Extracted records:

# # # #

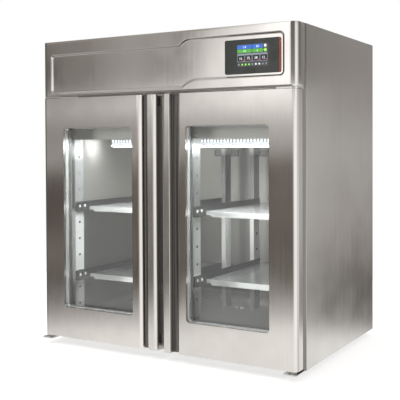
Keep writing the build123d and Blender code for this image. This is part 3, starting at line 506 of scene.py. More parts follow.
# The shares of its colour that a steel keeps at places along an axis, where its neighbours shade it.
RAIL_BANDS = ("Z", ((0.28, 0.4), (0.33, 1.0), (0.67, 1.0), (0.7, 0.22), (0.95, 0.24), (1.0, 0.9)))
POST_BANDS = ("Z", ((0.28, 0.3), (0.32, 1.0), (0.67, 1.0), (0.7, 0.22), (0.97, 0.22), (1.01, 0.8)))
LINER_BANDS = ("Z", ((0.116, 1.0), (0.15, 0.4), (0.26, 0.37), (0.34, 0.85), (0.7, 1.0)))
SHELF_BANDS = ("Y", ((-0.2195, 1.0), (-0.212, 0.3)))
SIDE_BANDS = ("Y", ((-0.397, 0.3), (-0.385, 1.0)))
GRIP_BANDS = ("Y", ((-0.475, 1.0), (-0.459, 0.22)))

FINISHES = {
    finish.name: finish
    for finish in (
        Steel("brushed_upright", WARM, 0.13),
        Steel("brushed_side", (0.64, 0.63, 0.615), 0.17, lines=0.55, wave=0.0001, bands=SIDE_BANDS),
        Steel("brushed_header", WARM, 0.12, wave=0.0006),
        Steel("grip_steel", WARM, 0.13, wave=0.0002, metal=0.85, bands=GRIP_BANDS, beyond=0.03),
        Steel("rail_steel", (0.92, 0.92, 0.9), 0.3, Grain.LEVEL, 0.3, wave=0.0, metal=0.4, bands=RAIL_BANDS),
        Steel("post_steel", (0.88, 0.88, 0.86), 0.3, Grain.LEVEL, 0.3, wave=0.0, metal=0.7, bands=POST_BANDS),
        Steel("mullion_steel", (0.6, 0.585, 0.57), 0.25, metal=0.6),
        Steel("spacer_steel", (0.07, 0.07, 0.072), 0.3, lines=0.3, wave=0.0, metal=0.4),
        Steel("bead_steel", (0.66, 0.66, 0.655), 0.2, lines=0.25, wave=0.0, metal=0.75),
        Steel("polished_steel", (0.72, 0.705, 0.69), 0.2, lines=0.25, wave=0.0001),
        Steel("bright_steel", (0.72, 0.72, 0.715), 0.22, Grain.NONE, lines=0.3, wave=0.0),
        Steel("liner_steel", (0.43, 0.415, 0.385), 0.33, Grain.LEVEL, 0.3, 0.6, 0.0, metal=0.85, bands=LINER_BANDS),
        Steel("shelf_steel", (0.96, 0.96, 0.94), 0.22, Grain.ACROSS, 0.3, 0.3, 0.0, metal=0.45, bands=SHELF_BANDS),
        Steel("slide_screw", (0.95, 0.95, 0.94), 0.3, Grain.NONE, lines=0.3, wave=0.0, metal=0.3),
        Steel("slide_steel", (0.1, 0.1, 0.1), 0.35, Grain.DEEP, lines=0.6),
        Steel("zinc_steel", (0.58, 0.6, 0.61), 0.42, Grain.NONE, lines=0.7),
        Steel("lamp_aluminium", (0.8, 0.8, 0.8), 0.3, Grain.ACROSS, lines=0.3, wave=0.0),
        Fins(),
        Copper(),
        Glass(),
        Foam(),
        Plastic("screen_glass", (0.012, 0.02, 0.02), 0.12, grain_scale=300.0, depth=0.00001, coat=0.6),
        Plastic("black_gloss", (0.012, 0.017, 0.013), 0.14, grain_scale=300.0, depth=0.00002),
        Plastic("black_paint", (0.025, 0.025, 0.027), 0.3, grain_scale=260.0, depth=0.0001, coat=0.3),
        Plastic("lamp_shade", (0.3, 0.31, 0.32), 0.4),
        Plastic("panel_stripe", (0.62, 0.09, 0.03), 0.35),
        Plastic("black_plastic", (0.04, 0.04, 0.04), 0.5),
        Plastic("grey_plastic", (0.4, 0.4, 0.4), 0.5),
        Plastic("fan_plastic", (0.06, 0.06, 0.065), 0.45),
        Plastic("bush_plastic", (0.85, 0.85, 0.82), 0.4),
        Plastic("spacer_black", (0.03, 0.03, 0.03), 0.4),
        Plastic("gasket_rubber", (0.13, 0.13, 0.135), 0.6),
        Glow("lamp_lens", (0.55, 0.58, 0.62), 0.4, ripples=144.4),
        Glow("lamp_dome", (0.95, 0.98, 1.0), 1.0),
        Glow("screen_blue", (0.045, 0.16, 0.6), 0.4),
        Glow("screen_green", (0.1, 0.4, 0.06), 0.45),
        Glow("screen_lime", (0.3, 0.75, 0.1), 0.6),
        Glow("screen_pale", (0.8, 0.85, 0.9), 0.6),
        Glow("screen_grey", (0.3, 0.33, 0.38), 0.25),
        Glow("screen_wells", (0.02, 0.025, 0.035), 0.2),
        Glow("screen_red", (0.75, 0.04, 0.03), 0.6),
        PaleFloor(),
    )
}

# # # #

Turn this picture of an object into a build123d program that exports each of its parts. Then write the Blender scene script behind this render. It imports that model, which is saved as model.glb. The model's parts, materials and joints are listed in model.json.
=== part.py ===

# # # #

Direction: Repeat word for word the stretch of lines from the one with "Keep writing the" down to the one with "1.0), (-0.459, 0.22)))", both included.

Reply:
Keep writing the build123d and Blender code for this image. This is part 3, starting at line 506 of scene.py. More parts follow.
# The shares of its colour that a steel keeps at places along an axis, where its neighbours shade it.
RAIL_BANDS = ("Z", ((0.28, 0.4), (0.33, 1.0), (0.67, 1.0), (0.7, 0.22), (0.95, 0.24), (1.0, 0.9)))
POST_BANDS = ("Z", ((0.28, 0.3), (0.32, 1.0), (0.67, 1.0), (0.7, 0.22), (0.97, 0.22), (1.01, 0.8)))
LINER_BANDS = ("Z", ((0.116, 1.0), (0.15, 0.4), (0.26, 0.37), (0.34, 0.85), (0.7, 1.0)))
SHELF_BANDS = ("Y", ((-0.2195, 1.0), (-0.212, 0.3)))
SIDE_BANDS = ("Y", ((-0.397, 0.3), (-0.385, 1.0)))
GRIP_BANDS = ("Y", ((-0.475, 1.0), (-0.459, 0.22)))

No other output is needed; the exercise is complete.